The Opportunity Fund Advisory Board unanimously re-recommend approval of the city grant Thursday after county commissioners, confronted with Barkhuis’s objections, rewound the process to avoid paying interest of more than $400 a day on the unfulfilled warrants.

Barkhuis, who has threatened to take the dispute to county Superior Court, has demanded that allocations be subject to public hearings as a debatable budget emergency and be approved only with formal contracts signed off on by Prosecuting Attorney Mark Nichols.

She was not ready Monday to say she will sign warrants releasing the funds.

“I guess we’ll have to wait and see what they do,” Barkhuis, a non-practicing lawyer in her second term as treasurer, said in a later interview.

“I can’t continue to babysit these commissioners.”

According to County Policy 560, supplied by Barkhuis to justify her assertions, “a written contract is always required . . . for all intergovernmental agreements.”

Nichols said the policy applies only to purchasing agreements.

Barkhuis, whom McEntire invited to Monday’s commissioners’ work session, did not attend.

“I have better things to do than listen to the histrionics of the commissioners,” she said.

She also has said the hearing should be held as a debatable budget emergency, which the commissioners dispute and to which they are not acquiescing.

Nichols and the state Auditor’s Office have said the matter does not constitute a debatable budget emergency because the commissioners are not increasing the Opportunity Fund budget.

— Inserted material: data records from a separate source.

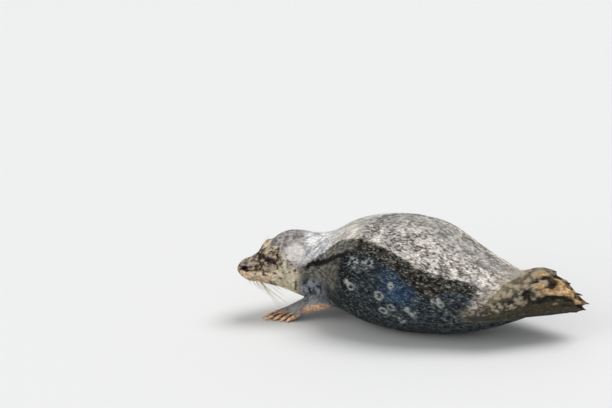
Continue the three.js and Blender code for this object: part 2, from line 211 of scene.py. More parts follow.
def eye_socket(side):
    """The eyeball's centre and the three directions there."""
    point, back, up, out = skin_frame(EYE["along"], np.radians(EYE["angle"]) * side)
    return point - out * (EYE_RADIUS + EYE_SUNK), back, up, out


eye_box = np.array(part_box("eye_left"))
SHIFT = eye_box.mean(0) - eye_socket(1)[0] * MM
print("the spine's zero lies at", SHIFT.round(4), "and the last should be nearly 0")
SHIFT[2] = 0


def to_metres(points):
    """From the spine's millimetres to the frame's metres."""
    return points * MM + SHIFT


# %% [markdown]
# ## Camera, floor and light
# A long lens from a raised place behind the seal's left shoulder keeps the body's lines nearly parallel.
# The floor is plain and pale and fills the view. Two broad far lamps and a pale sky light the seal.

# %% Camera
AZIMUTH, HEIGHT, ROLL = np.radians([36, 19, -5])
AIM = (-0.2756, 0.3068, 6.0)  # metres from the spine's zero to the right, up and back towards the camera


def add_object(name, data):
    """A new object in the scene, at the origin."""
    thing = bpy.data.objects.new(name, data)
    bpy.context.scene.collection.objects.link(thing)
    return thing


camera = add_object("camera", bpy.data.cameras.new("camera"))
camera.data.lens = 135.75
camera.data.sensor_width = 36
camera.data.clip_end = 100
turns = ((AZIMUTH, "Z"), (np.pi / 2 - HEIGHT, "X"), (ROLL, "Z"))
turned = [Matrix.Rotation(angle, 4, axis) for angle, axis in turns]
camera.matrix_world = Matrix.Translation(SHIFT) @ turned[0] @ turned[1] @ turned[2] @ Matrix.Translation(AIM)
bpy.context.scene.camera = camera
print("camera at", camera.matrix_world.translation)

# %% Floor, lamps and sky
bpy.context.scene.view_settings.view_transform = "Standard"
FLOOR_REACH = 20


def mesh_object(name, vertices, faces):
    """A new smooth mesh of vertices, in metres, and faces."""
    mesh = bpy.data.meshes.new(name)
    mesh.from_pydata(np.reshape(vertices, (-1, 3)).tolist(), [], faces, shade_flat=False)
    return add_object(name, mesh)


corners = np.array([(-1, -1, 0), (1, -1, 0), (1, 1, 0), (-1, 1, 0)]) * FLOOR_REACH
floor = mesh_object("floor", corners, [(0, 1, 2, 3)])
floor_paint = bpy.data.materials.new("floor_paint")
floor_paint.use_nodes = True
floor_shader = floor_paint.node_tree.nodes["Principled BSDF"].inputs
floor_shader["Base Color"].default_value = (0.86, 0.86, 0.85, 1)
floor_shader["Roughness"].default_value = 0.8
floor.data.materials.append(floor_paint)


def far_lamp(name, towards, strength, softness):
    """A lamp so far away that its light is even, shining from the given direction."""
    light = bpy.data.lights.new(name, "SUN")
    light.energy, light.angle = strength, np.radians(softness)
    add_object(name, light).rotation_euler = Vector(towards).to_track_quat("Z", "Y").to_euler()


far_lamp("key_lamp", (0.35, 0.25, 1.0), 1.75, 40)
far_lamp("fill_lamp", (-0.5, -1.0, 0.55), 0.75, 60)
sky = bpy.data.worlds.new("studio")
sky.use_nodes = True
sky_shader = sky.node_tree.nodes["Background"].inputs
sky_shader["Color"].default_value = (0.96, 0.98, 1, 1)
sky_shader["Strength"].default_value = 0.42
bpy.context.scene.world = sky
print("floor:", 2 * FLOOR_REACH, "m wide, under two lamps and a pale sky")

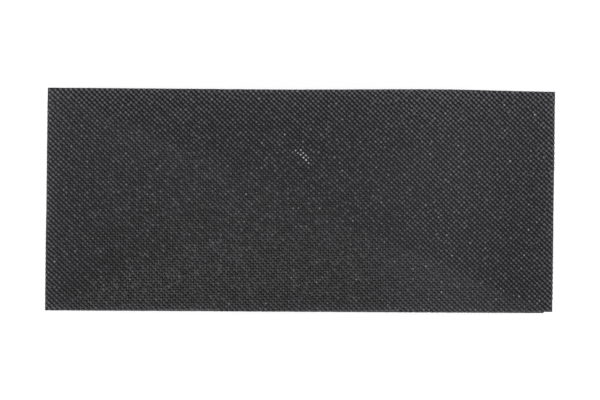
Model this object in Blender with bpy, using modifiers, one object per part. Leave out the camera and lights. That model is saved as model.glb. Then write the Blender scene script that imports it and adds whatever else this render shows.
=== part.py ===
"""Laminated hook-and-loop hand sanding block, lying on its flat back with the hook face up.

Metres, +Z up. The origin is the centre of the flat back, +X runs along the block, and the
layers are stacked upwards from the back to the hook face.
"""

import math

import bmesh
import bpy
from mathutils import Matrix

# Driving dimensions, in metres.
FACE_LENGTH = 0.160
FACE_WIDTH = 0.070
BACK_LAYER_THICKNESS = 0.014
FRONT_LAYER_THICKNESS = 0.012
GLUE_THICKNESS = 0.0002
BOARD_THICKNESS = 0.002
BOARD_INSET = 0.0005  # the rigid board stops short of the foam all round, so it can't dig in
PAD_THICKNESS = 0.005
HOOK_ADHESIVE_THICKNESS = 0.00015
HOOK_SHEET_THICKNESS = 0.0012  # the web and the hooks that stand on it
LAYER_GAP = 0.00005  # between neighbouring layers
BACK_EDGE_RADIUS = 0.004
GROOVE_RADIUS = 0.010  # finger groove, rolled out of both long sides
GROOVE_DEPTH = 0.005

# Fineness of the round shapes.
GROOVE_SEGMENTS = 96
BACK_EDGE_SEGMENTS = 8
CUTTER_OVERRUN = 0.005  # how far a groove cutter runs past each end of the block
SHARP_ANGLE = math.radians(35.0)  # edges over this stay sharp in the smooth shading

OBJECT_NAME = "sanding_block"


def clear_scene():
    """Remove whatever objects the file holds."""
    for item in list(bpy.data.objects):
        bpy.data.objects.remove(item, do_unlink=True)


def new_collection(name):
    """A collection linked to the scene."""
    collection = bpy.data.collections.new(name)
    bpy.context.scene.collection.children.link(collection)
    return collection


def principled(name, colour, roughness):
    """A non-metal Principled material."""
    material = bpy.data.materials.new(name)
    material.use_nodes = True
    shader = material.node_tree.nodes["Principled BSDF"]
    shader.inputs["Base Color"].default_value = (*colour, 1.0)
    shader.inputs["Roughness"].default_value = roughness
    shader.inputs["Metallic"].default_value = 0.0
    material.diffuse_color = (*colour, 1.0)
    return material


def grip_foam_material(name):
    """Firm black EVA foam."""
    return principled(name, (0.030, 0.030, 0.032), 0.85)


def pad_foam_material(name):
    """Soft dark grey foam."""
    return principled(name, (0.075, 0.077, 0.082), 0.90)


def board_material(name):
    """Grey rigid plastic."""
    return principled(name, (0.28, 0.28, 0.27), 0.45)


def glue_material(name):
    """Set contact glue, yellowish."""
    return principled(name, (0.38, 0.30, 0.17), 0.40)


def adhesive_material(name):
    """Clear pressure-sensitive adhesive over a dark pad."""
    return principled(name, (0.12, 0.11, 0.10), 0.30)


def hook_material(name):
    """Black moulded plastic."""
    return principled(name, (0.035, 0.034, 0.036), 0.50)


def slab_mesh(name, length, width, thickness):
    """A box centred on its own origin."""
    shape = bmesh.new()
    bmesh.ops.create_cube(shape, size=1.0, matrix=Matrix.Diagonal((length, width, thickness, 1.0)))
    mesh = bpy.data.meshes.new(name)
    shape.to_mesh(mesh)
    shape.free()
    return mesh


def add_slab(name, thickness, bottom, material, parent, collection, inset=0.0):
    """One flat layer of the stack, whose underside is at height bottom."""
    mesh = slab_mesh(name, FACE_LENGTH - 2 * inset, FACE_WIDTH - 2 * inset, thickness)
    mesh.materials.append(material)
    layer = bpy.data.objects.new(name, mesh)
    layer.location = (0.0, 0.0, bottom + thickness / 2)
    layer.parent = parent
    collection.objects.link(layer)
    return layer


def round_lower_edges(layer, radius):
    """Round the four edges round the layer's underside."""
    shape = bmesh.new()
    shape.from_mesh(layer.data)
    weight = shape.edges.layers.float.new("bevel_weight_edge")
    for edge in shape.edges:
        edge[weight] = 1.0 if all(corner.co.z < 0.0 for corner in edge.verts) else 0.0
    shape.to_mesh(layer.data)
    shape.free()
    bevel = layer.modifiers.new("rounded_back", "BEVEL")
    bevel.limit_method = "WEIGHT"
    bevel.width = radius
    bevel.segments = BACK_EDGE_SEGMENTS


def add_groove_cutter(name, side, height, collection):
    """A round bar that rolls a finger groove out of one long side, +1 or -1 in Y."""
    shape = bmesh.new()
    bmesh.ops.create_cone(
        shape,
        cap_ends=True,
        segments=GROOVE_SEGMENTS,
        radius1=GROOVE_RADIUS,
        radius2=GROOVE_RADIUS,
        depth=FACE_LENGTH + 2 * CUTTER_OVERRUN,
        matrix=Matrix.Rotation(math.radians(90.0), 4, "Y"),
    )
    mesh = bpy.data.meshes.new(name)
    shape.to_mesh(mesh)
    shape.free()
    mesh.shade_smooth()
    mesh.set_sharp_from_angle(angle=SHARP_ANGLE)
    cutter = bpy.data.objects.new(name, mesh)
    cutter.location = (0.0, side * (FACE_WIDTH / 2 - GROOVE_DEPTH + GROOVE_RADIUS), height)
    cutter.hide_render = True
    cutter.display_type = "WIRE"
    collection.objects.link(cutter)
    return cutter


def cut_away(layer, cutters):
    """Cut the finger grooves out of a layer."""
    for cutter in cutters:
        cut = layer.modifiers.new(cutter.name, "BOOLEAN")
        cut.operation = "DIFFERENCE"
        cut.solver = "EXACT"
        cut.object = cutter


def build():
    """Stack the layers from the back to the hook face."""
    clear_scene()
    parts = new_collection(OBJECT_NAME)
    cutters = new_collection(OBJECT_NAME + "_cutters")
    root = bpy.data.objects.new(OBJECT_NAME + "_root", None)
    parts.objects.link(root)

    # Grip: two foam sheets and the glue line between them.
    back_material = grip_foam_material("grip_back_foam")
    back_layer = add_slab("grip_back_layer", BACK_LAYER_THICKNESS, 0.0, back_material, root, parts)
    round_lower_edges(back_layer, BACK_EDGE_RADIUS)
    top = BACK_LAYER_THICKNESS + LAYER_GAP
    grip_glue = add_slab("grip_glue_film", GLUE_THICKNESS, top, glue_material("grip_glue"), root, parts)
    groove_height = top + GLUE_THICKNESS / 2
    top += GLUE_THICKNESS + LAYER_GAP
    front_material = grip_foam_material("grip_front_foam")
    front_layer = add_slab("grip_front_layer", FRONT_LAYER_THICKNESS, top, front_material, root, parts)
    top += FRONT_LAYER_THICKNESS + LAYER_GAP

    # Stiffener board, with a glue line on each face.
    add_slab("board_glue_film", GLUE_THICKNESS, top, glue_material("board_glue"), root, parts, BOARD_INSET)
    top += GLUE_THICKNESS + LAYER_GAP
    rigid = board_material("board_plastic")
    add_slab("stiffener_board", BOARD_THICKNESS, top, rigid, root, parts, BOARD_INSET)
    top += BOARD_THICKNESS + LAYER_GAP
    add_slab("pad_glue_film", GLUE_THICKNESS, top, glue_material("pad_glue"), root, parts, BOARD_INSET)
    top += GLUE_THICKNESS + LAYER_GAP

    # Soft pad, and the self-adhesive hook sheet on it.
    add_slab("face_pad", PAD_THICKNESS, top, pad_foam_material("pad_foam"), root, parts)
    top += PAD_THICKNESS + LAYER_GAP
    sticky = adhesive_material("hook_adhesive")
    add_slab("hook_adhesive_film", HOOK_ADHESIVE_THICKNESS, top, sticky, root, parts)
    top += HOOK_ADHESIVE_THICKNESS + LAYER_GAP
    add_slab("hook_sheet", HOOK_SHEET_THICKNESS, top, hook_material("hook_plastic"), root, parts)

    # Finger grooves along both long sides, centred on the grip's glue line.
    bars = [
        add_groove_cutter("groove_cutter_left", 1, groove_height, cutters),
        add_groove_cutter("groove_cutter_right", -1, groove_height, cutters),
    ]
    for layer in (back_layer, grip_glue, front_layer):
        cut_away(layer, bars)


build()
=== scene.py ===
"""Looks of the laminated hook-and-loop hand sanding block, face up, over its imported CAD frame.

Metres, +Z up. Every layer of the stack gets its own detailed mesh in place of its plain CAD
solid. All layers share one slightly untrue outline, because the real stack is trimmed in one go.
"""
import math

import bmesh
import bpy
import numpy as np
from mathutils import Matrix, Vector, noise


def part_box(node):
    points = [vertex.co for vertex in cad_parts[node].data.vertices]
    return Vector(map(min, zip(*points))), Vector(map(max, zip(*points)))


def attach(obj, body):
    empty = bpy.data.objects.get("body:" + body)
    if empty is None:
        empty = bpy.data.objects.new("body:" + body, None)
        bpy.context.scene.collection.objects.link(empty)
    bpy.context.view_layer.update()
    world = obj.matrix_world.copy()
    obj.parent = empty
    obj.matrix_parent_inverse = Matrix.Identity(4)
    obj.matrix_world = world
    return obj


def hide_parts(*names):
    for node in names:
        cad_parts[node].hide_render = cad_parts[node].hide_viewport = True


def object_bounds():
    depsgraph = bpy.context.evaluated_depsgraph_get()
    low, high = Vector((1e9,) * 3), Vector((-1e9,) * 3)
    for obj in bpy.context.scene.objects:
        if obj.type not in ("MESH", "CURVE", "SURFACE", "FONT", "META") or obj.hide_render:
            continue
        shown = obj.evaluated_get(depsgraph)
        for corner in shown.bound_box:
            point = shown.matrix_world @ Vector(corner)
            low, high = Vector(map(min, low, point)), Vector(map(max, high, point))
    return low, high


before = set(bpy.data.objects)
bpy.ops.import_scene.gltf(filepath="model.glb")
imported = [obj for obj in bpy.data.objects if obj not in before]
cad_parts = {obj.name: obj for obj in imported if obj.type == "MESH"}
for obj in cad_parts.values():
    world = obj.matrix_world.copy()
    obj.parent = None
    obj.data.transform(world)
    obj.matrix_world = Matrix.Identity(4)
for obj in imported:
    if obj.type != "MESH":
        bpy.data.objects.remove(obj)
cad_low, cad_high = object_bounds()

MM = 0.001

# ---------------------------------------------------------------- sizes taken from the frame
HALF_LENGTH = cad_high.x
HALF_WIDTH = cad_high.y
FACE_HEIGHT = cad_high.z
GROOVE_CENTRE = (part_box("grip_glue_film")[0][2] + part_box("grip_glue_film")[1][2]) / 2

# ---------------------------------------------------------------- the trimmed outline
END_LEAN = 0.0056  # the short ends are cut 0.3 degrees out of square
BULGE = 0.50 * MM  # the +Y long edge stands this far proud of straight
BULGE_AT = 43.0 * MM  # along X
BULGE_SPREAD_BACK = 33.0 * MM  # how far it reaches towards -X
BULGE_SPREAD_ON = 24.0 * MM  # and towards +X
NICK = 0.38 * MM  # missing from the -Y edge at its +X end
NICK_LENGTH = 2.6 * MM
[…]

During their Monday work session, commissioners were anxious to schedule the hearing.

“There will be no hostage taking in county government,” McEntire said.

“We should be able to find a way to resolve our difference of opinion in a rational and civil way.”

Commissioner Bill Peach said further delay could create “mobilization” issues with the projects, adding that the composites center was expected to generate 100 jobs.

“It’s time to hold the treasurer accountable,” he said.

Commissioner Mike Chapman urged that the hearing be held.

“Let’s just honor someone who represents the citizens who elected us as well,” he said.

“To me, it’s a lot of kerfuffle about nothing.”

The Peninsula Daily News reported Sunday that McEntire, Peach, Jones and Nichols had already learned that the state Auditor’s Office said it was fine for the county to not hold hearings and not sign contracts covering the grants.

Chapman learned about that conclusion during a PDN reporter’s inquiry.

“If you guys have information, I think we need to share it with the public,” Chapman told his colleagues.

McEntire said he expects a written report on the audit.

McEntire said in the article that he “presumably” heard of the results from Nichols before commissioners asked for the special compliance-review audit.

“I will not bring hearsay to this table,” McEntire said.